Déforestation: l’autre fracture Nord-Sud
Les forêts couvrent aujourd’hui 31 % des terres émergées et pourraient jouer un rôle majeur face à la double crise – changements climatiques et perte de la biodiversité – qui affecte la planète. A ceci près que, selon la FAO (l'organisation des Nations unies pour l'alimentation et l'agriculture), près de 13 millions d'hectares de forêts (soit une surface presque équivalente à celle de l'Angleterre) disparaissent chaque année…
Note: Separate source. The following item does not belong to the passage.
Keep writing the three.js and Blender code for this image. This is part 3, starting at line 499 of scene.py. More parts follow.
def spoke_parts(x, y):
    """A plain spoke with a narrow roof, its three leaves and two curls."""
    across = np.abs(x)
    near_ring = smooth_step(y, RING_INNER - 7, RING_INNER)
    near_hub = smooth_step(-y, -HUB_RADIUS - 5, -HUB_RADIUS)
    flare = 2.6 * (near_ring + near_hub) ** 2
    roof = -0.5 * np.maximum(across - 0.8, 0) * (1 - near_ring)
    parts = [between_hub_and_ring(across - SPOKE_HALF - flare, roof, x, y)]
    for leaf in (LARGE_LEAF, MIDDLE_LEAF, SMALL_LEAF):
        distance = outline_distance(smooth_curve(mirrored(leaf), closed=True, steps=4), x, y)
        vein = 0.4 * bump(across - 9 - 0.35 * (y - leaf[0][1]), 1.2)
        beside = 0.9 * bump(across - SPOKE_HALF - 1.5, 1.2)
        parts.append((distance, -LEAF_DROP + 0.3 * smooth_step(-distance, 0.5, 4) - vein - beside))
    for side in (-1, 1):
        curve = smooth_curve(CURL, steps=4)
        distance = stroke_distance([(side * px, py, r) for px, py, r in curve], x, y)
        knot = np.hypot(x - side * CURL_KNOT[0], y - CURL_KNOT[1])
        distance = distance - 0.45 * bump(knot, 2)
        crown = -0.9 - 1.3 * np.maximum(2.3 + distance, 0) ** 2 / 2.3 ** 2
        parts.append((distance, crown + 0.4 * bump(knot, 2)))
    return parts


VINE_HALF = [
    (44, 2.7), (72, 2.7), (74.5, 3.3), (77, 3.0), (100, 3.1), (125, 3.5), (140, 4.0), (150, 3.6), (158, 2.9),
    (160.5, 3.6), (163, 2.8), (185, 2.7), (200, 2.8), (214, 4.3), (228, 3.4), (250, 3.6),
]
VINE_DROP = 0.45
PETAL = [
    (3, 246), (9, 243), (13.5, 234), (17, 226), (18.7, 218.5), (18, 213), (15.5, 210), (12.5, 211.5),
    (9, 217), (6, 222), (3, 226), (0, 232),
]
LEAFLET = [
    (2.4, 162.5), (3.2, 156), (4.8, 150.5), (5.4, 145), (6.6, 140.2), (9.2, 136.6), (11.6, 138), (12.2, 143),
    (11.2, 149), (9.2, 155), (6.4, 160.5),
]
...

Ceci dit, toutes les forêts ne sont pas soumises à la même pression. Il faut distinguer deux réalités : celle des forêts de la ceinture subtropicale et celle des forêts tempérées (Europe et Amérique du Nord). Si les forêts tropicales connaissent effectivement une situation préoccupante sous les effets conjoints de la croissance démographique, de l’extension des pâturages, du défrichage industriel et du commerce illégal, il en va tout autrement des forêts tempérées, lesquelles s’accroissent chaque année. A titre d’exemple, la forêt belge s’est étoffée de près de 60% au cours du dernier siècle ! Et la surface forestière en Europe augmente d’un million d’hectares chaque année alors qu’on ne prélève que 64% de l’accroissement annuel…
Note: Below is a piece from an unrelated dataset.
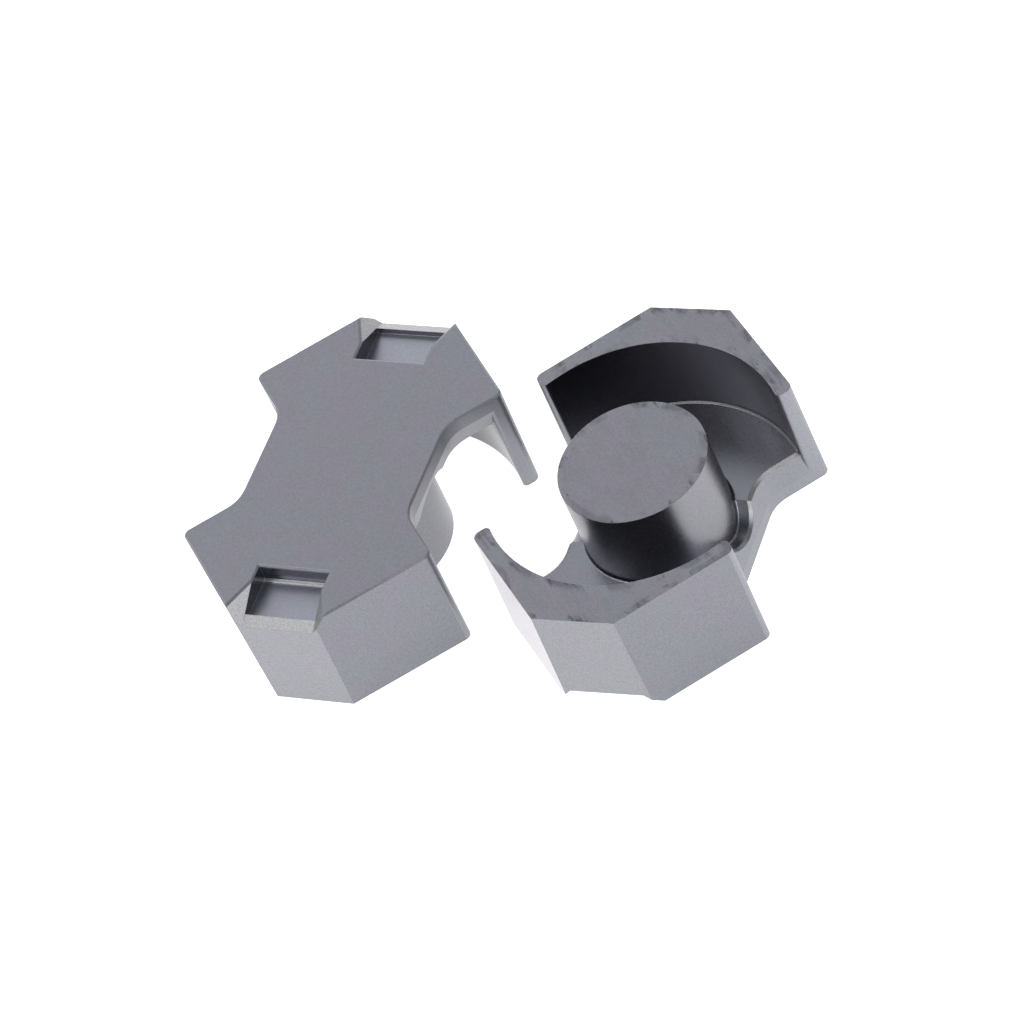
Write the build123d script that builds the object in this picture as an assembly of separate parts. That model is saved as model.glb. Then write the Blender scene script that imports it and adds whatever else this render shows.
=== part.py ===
from build123d import *

import os
from math import cos, hypot, radians, sin, sqrt, tan

# Two mating halves of a rectangular module ferrite core, size 10, with solid centre posts.
#
# Each half is one pressed and ground piece of ferrite: a square plate stood on its corner,
# with its two far corners cut off as ends, a winding well ground by a round centre post,
# two legs that close round the winding, and a clip recess in the back at either end.
# The plain half lies on its back with the well open upwards. The gapped half stands on its
# legs beside it with its back upwards, and its post is ground short for the air gap.
#
# A half is drawn in millimetres on its back: the back face is at z = 0, the ground mating
# face at z = half_height, the long axis runs along X and the waist openings face along Y.

# Outline of a half, seen from the back. The width is taken half way up the drafted sides.
square_width = 24.15
side_draft = 0.9
length_over_ends = 27.85
waist_width = 13.35
waist_corner_radius = 2.5

# Leg tips
leg_tip_past_middle = 1.88
leg_tip_radius = 0.55
leg_tip_inner_radius = 0.35

# Heights
half_height = 9.3
winding_depth = 6.48
air_gap = 0.6

# Winding well and post
leg_wall = 1.25
waist_past_post = 1.275
post_root_swell = 0.06
post_root_height = 0.2
post_root_blend = 0.5
post_foot_radius = 0.13
leg_foot_chamfer = 0.12

# Relief that frees the pressing tool along the plate's waist edge
relief_land = 1.13
relief_run = 0.55
relief_rim_chamfer = 0.2

# Dip in the well floor at either waist, where the winding's leads go out under the former
lead_dip_short_of_corner = 0.78
lead_dip_depth = 1.02

# Clip recess at either end of the back
recess_wall_from_centre = 9.55
recess_width = 5.56
recess_depth = 1.45
recess_foot_radius = 0.4
recess_brow_radius = 0.25
lip_thickness = 0.82
lip_crest_depth = 0.95
lip_edge_depth = 1.33

# Sloping facet on either side of a clip recess
facet_start_from_centre = 10.8
facet_turn = 24.5
facet_slope = 45.0

# Broken edge round the back face
back_rim_chamfer = 0.12

# How the two halves lie beside each other
centre_spacing = 21.93
centre_stagger = 1.31
half_turn_apart = 1.98

# Sizes that follow from the ones above
plate_thickness = half_height - winding_depth
well_radius = square_width / 2 - leg_wall
post_radius = waist_width / 2 - waist_past_post
post_root_radius = post_radius + post_root_swell
half_length = length_over_ends / 2
half_recess = recess_width / 2
waist_half_length = waist_width / 2 - leg_tip_past_middle * sqrt(2)
waist_straight_half = waist_half_length - waist_corner_radius * tan(radians(22.5))
lead_dip_half_width = waist_straight_half - lead_dip_short_of_corner
leg_tip_from_axis = (square_width / 2 + leg_tip_past_middle) / sqrt(2)
reach = 2 * length_over_ends


def both_sides(shape, plane):
    """A shape together with its mirror image."""
    return [shape, mirror(shape, about=plane)]


def notch_profile():
    """The open space beyond the waist on the +Y side, its walls square to the core's sides."""
    rise = reach - waist_width / 2
    corners = [
        (-waist_half_length, waist_width / 2),
        (waist_half_length, waist_width / 2),
        (waist_half_length + rise, reach),
        (-waist_half_length - rise, reach),
    ]
    face = make_face(Polyline(*corners, close=True))
    inner_corners = face.vertices().group_by(Axis.Y)[0]
    return fillet(inner_corners, waist_corner_radius)


def plan_outline():
    """Everything between the two flat ends and outside both waist notches."""
    ends = Rectangle(length_over_ends, reach)
    return ends - both_sides(notch_profile(), Plane.XZ)


def drafted_square():
    """Square block stood on its corner, its sides leaning in from the back to the mating face."""
    width_at_back = square_width + half_height * tan(radians(side_draft))
    square = Rectangle(width_at_back, width_at_back, rotation=45)
    return extrude(square, amount=half_height, taper=side_draft)


def lead_dips():
    """One shallow trough along Y. The post fills its middle, which leaves a dip at either waist."""
    radius = (lead_dip_half_width ** 2 + lead_dip_depth ** 2) / (2 * lead_dip_depth)
    trough = extrude(Plane.XZ * Circle(radius), amount=reach, both=True)
    return Pos(0, 0, plate_thickness - lead_dip_depth + radius) * trough


def plate():
    """The back plate, its edge sloping in towards the well floor and the dips."""
    slab = extrude(plan_outline(), amount=plate_thickness) & drafted_square()
    top = slab.faces().sort_by(Axis.Z)[-1]
    sloped = chamfer(top.edges(), length=relief_run, length2=plate_thickness - relief_land, reference=top)
    dipped = sloped - lead_dips()
    upward_faces = [face for face in dipped.faces() if face.normal_at().Z > 0.5]
    edges = [edge for face in upward_faces for edge in face.edges()]
    rim = [edge for edge in edges if edges.count(edge) == 1]
    return chamfer(rim, relief_rim_chamfer)


def legs():
    """Two legs as tall as the half, hollowed by the winding well, their inner tips rounded."""
    profile = plan_outline() - Circle(well_radius)
    inner_tips = profile.vertices().filter_by(lambda tip: abs(hypot(tip.X, tip.Y) - well_radius) < 0.01)
    profile = fillet(inner_tips, leg_tip_inner_radius)
    return extrude(profile, amount=half_height) & drafted_square()


def post(height):
    """The round post, height above the well floor, on a root that swells a little."""
    root_top = plate_thickness + post_root_height
    root = extrude(Circle(post_root_radius), amount=root_top)
    upright = (Align.CENTER, Align.CENTER, Align.MIN)
    blend = Pos(0, 0, root_top) * Cone(post_root_radius, post_radius, post_root_blend, align=upright)
    shaft = extrude(Circle(post_radius), amount=plate_thickness + height)
    return root + blend + shaft


def recess_cutter():
    """Clip recess at the +X end: steep back wall, flat floor, and a lip with a sloping top."""
    lip_crest = half_length - lip_thickness
    lip_slope = (lip_edge_depth - lip_crest_depth) / lip_thickness
    past_end = half_length + lip_thickness
    above_back = -recess_depth
    profile = Plane.XZ * make_face(Polyline(
        (recess_wall_from_centre, above_back),
        (recess_wall_from_centre, recess_depth),
        (lip_crest, recess_depth),
        (lip_crest, lip_crest_depth),
        (past_end, lip_edge_depth + lip_slope * lip_thickness),
        (past_end, above_back),
        close=True,
    ))
    cutter = extrude(profile, amount=half_recess, both=True)
    foot = cutter.edges().filter_by(Axis.Y).group_by(Axis.X)[0].sort_by(Axis.Z)[-1]
    return fillet(foot, recess_foot_radius)


def facet_cutter():
    """Sloping facet from the recess wall out to the core's side, at the +X end on the +Y side."""
    turn = radians(facet_turn)
    slope = radians(facet_slope)
    along = Vector(cos(turn), sin(turn), 0)
    inward = Vector(sin(turn), -cos(turn), 0)
    outward = inward * sin(slope) - Vector(0, 0, cos(slope))
    facet = Plane(origin=(facet_start_from_centre, half_recess, 0), x_dir=along, z_dir=outward)
    above = facet * Box(reach, reach, reach, align=(Align.CENTER, Align.CENTER, Align.MIN))
    beside = Pos(0, half_recess, 0) * Box(reach, reach, reach, align=(Align.CENTER, Align.MIN, Align.CENTER))
    return above & beside


def core_half(post_gap):
    """One half on its back, its post stopping post_gap short of the mating face."""
    body = plate() + legs() + post(winding_depth - post_gap)
    body = fillet(leg_tips(body), leg_tip_radius)

    end_cuts = [recess_cutter()] + both_sides(facet_cutter(), Plane.XZ)
    for cut in end_cuts:
        body -= both_sides(cut, Plane.YZ)

    body = chamfer(leg_feet(body), leg_foot_chamfer)
    body = fillet(post_foot(body), post_foot_radius)
    body = fillet(recess_brows(body), recess_brow_radius)
    back_rim = body.faces().sort_by(Axis.Z)[0].outer_wire().edges()
    return chamfer(back_rim, back_rim_chamfer)


def leg_tips(body):
    """The upright outer edges at the ends of the legs."""
    upright = body.edges().filter_by(lambda edge: edge.length > half_height - 0.1)
    return upright.filter_by(lambda edge: abs(edge.center().Y) > leg_tip_from_axis - leg_tip_radius)


def leg_feet(body):
    """The arcs where the legs' inner walls meet the well floor."""
    arcs = body.edges().filter_by(GeomType.CIRCLE)
    on_floor = arcs.filter_by(lambda edge: abs(edge.center().Z - plate_thickness) < 0.01)
    return on_floor.filter_by(lambda edge: abs(edge.radius - well_radius) < 0.01)


def post_foot(body):
    """The edges all round where the post's root meets the well floor and the dips."""
    round_faces = body.faces().filter_by(GeomType.CYLINDER)
    root_side = round_faces.filter_by(lambda face: abs(face.radius - post_root_radius) < 0.01)
    low = root_side.edges().filter_by(lambda edge: edge.center().Z < plate_thickness + 0.01)
    return low.filter_by(Axis.Z, reverse=True)


def recess_brows(body):
    """The edges at the top of the recesses' back walls."""
    across = body.edges().filter_by(Axis.Y).filter_by(lambda edge: abs(edge.center().Z) < 0.01)
    return across.filter_by(lambda edge: abs(abs(edge.center().X) - recess_wall_from_centre) < 0.01)


def main():
    os.makedirs("parts", exist_ok=True)
    plain_half = Rot(0, 0, 90) * core_half(0)
    gapped_half = Pos(-centre_spacing, -centre_stagger, half_height) * (
        Rot(0, 0, 90 - half_turn_apart) * Rot(180, 0, 0) * core_half(air_gap)
    )
    pair_box = (plain_half + gapped_half).bounding_box()
    middle = pair_box.center()
    to_origin = Pos(-middle.X, -middle.Y, -pair_box.min.Z)
    for name, half in {"plain_half": plain_half, "gapped_half": gapped_half}.items():
        placed = to_origin * half.solid()
        export_step(placed, f"parts/{name}.step")
        print(name, "volume", round(placed.volume, 1), "valid", placed.is_valid)


main()
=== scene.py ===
# %% [markdown]
# A rectangular module ferrite core comes as two halves that are pressed from dark ferrite
# powder and fired like a ceramic. The photograph shows the pair apart on a white surface:
# one half stands on its legs with its back up, the other lies open beside it.
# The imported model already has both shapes, so this script loads it and gives it its looks.

# %% Load the two halves
from math import copysign, cos, hypot, radians, sin

import bpy
from mathutils import Matrix, Vector


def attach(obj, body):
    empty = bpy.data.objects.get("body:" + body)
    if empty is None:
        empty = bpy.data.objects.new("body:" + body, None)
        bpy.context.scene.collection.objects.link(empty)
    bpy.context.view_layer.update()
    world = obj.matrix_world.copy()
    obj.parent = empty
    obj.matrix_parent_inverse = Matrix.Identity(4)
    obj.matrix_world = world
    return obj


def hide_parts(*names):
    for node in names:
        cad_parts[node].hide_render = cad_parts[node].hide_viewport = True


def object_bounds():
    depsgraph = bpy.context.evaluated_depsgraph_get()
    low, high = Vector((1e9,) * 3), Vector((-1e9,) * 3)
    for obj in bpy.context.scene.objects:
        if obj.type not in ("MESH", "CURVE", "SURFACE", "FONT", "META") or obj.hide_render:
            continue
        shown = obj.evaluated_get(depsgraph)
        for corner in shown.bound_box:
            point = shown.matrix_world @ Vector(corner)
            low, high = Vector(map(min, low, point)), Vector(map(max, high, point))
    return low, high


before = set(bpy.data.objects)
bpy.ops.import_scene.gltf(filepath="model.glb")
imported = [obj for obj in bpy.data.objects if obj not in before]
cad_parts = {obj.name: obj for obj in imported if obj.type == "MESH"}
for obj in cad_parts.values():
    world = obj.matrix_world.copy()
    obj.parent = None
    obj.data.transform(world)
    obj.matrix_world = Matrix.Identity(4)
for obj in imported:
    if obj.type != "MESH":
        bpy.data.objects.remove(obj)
cad_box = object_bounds()
MM = 0.001
print("core box in mm:", [[round(c / MM, 2) for c in corner] for corner in cad_box])

# %% [markdown]
# The camera stands where the photographer's did. A long lens looks down from half way up,
# and the picture is turned on its side a little, so both halves lie on a diagonal.
# A target and a track constraint could aim it too, but a roll is plainer as three vectors.

# %% Camera
lens_mm = 198.0
sensor_width_mm = 36
nearest_seen = 10 * MM
camera_distance = 400 * MM
camera_azimuth = radians(37.71)
camera_elevation = radians(45.53)
camera_roll = radians(25.92)
aim = Vector((-1.99, 3.03, 0)) * MM

forward = Vector((
    -sin(camera_azimuth) * cos(camera_elevation),
    cos(camera_azimuth) * cos(camera_elevation),
    -sin(camera_elevation),
))
level_right = Vector((cos(camera_azimuth), sin(camera_azimuth), 0))
level_up = level_right.cross(forward)
image_right = level_right * cos(camera_roll) - level_up * sin(camera_roll)
image_up = level_right * sin(camera_roll) + level_up * cos(camera_roll)

camera_data = bpy.data.cameras.new("camera")
camera_data.lens = lens_mm
camera_data.sensor_width = sensor_width_mm
camera_data.clip_start = nearest_seen
camera = bpy.data.objects.new("camera", camera_data)
bpy.context.scene.collection.objects.link(camera)
turn = Matrix((image_right, image_up, -forward)).transposed()
camera.matrix_world = Matrix.Translation(aim - forward * camera_distance) @ turn.to_4x4()
bpy.context.scene.camera = camera
print("camera at mm", [round(c / MM, 1) for c in camera.location])

# %% [markdown]
# Every finish here starts from the same two nodes, a Principled BSDF and an output, so one
# helper makes them. The second helper adds a node, sets it up, and gives each input that
# is named either a plain value or a link from another node. The rest are short ways to write
# the nodes that come up again and again.

# %% Helpers for materials


def new_material(name):
    """A node material that holds only a Principled BSDF joined to its output."""
    material = bpy.data.materials.new(name)
    material.use_nodes = True
    tree = material.node_tree
    tree.nodes.clear()
    shader = tree.nodes.new("ShaderNodeBsdfPrincipled")
    output = tree.nodes.new("ShaderNodeOutputMaterial")
    tree.links.new(shader.outputs["BSDF"], output.inputs["Surface"])
    print("material", name)
    return material, tree, shader


def add_node(tree, kind, inputs=None, **settings):
    """A new node with its settings, and a value or a link for each input named."""
    node = tree.nodes.new(kind)
    for setting, value in settings.items():
        setattr(node, setting, value)
    for socket, value in (inputs or {}).items():
        if isinstance(value, bpy.types.NodeSocket):
            tree.links.new(value, node.inputs[socket])
        else:
            node.inputs[socket].default_value = value
    return node


def maths(tree, operation, first, second):
    """The result of one sum on two values or links."""
    return add_node(tree, "ShaderNodeMath", {0: first, 1: second}, operation=operation).outputs[0]


def spread(tree, value, low, high, to_low=0.0, to_high=1.0, soft=False):
    """A value stretched from one range to another, and held inside it."""
    kind = "SMOOTHSTEP" if soft else "LINEAR"
    inputs = {
        "Value": value, "From Min": low, "From Max": high, "To Min": to_low, "To Max": to_high,
    }
    return add_node(tree, "ShaderNodeMapRange", inputs, interpolation_type=kind).outputs[0]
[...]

Selon Interpol, le marché mondial du bois illégal représenterait de 50 à 150 milliards de dollars, soit presque autant que ce que rapporte le trafic de drogue chaque année (environ 240 milliards par an)! L’exploitation illégale de bois, si elle génère de formidables profits pour les trafiquants, représente par contre des pertes considérables pour les gouvernements des pays qui en sont victimes, estimées au minimum à 5 milliards de dollars, du fait des pertes de revenues par les taxes et les coûts de la lutte contre le bois illégal.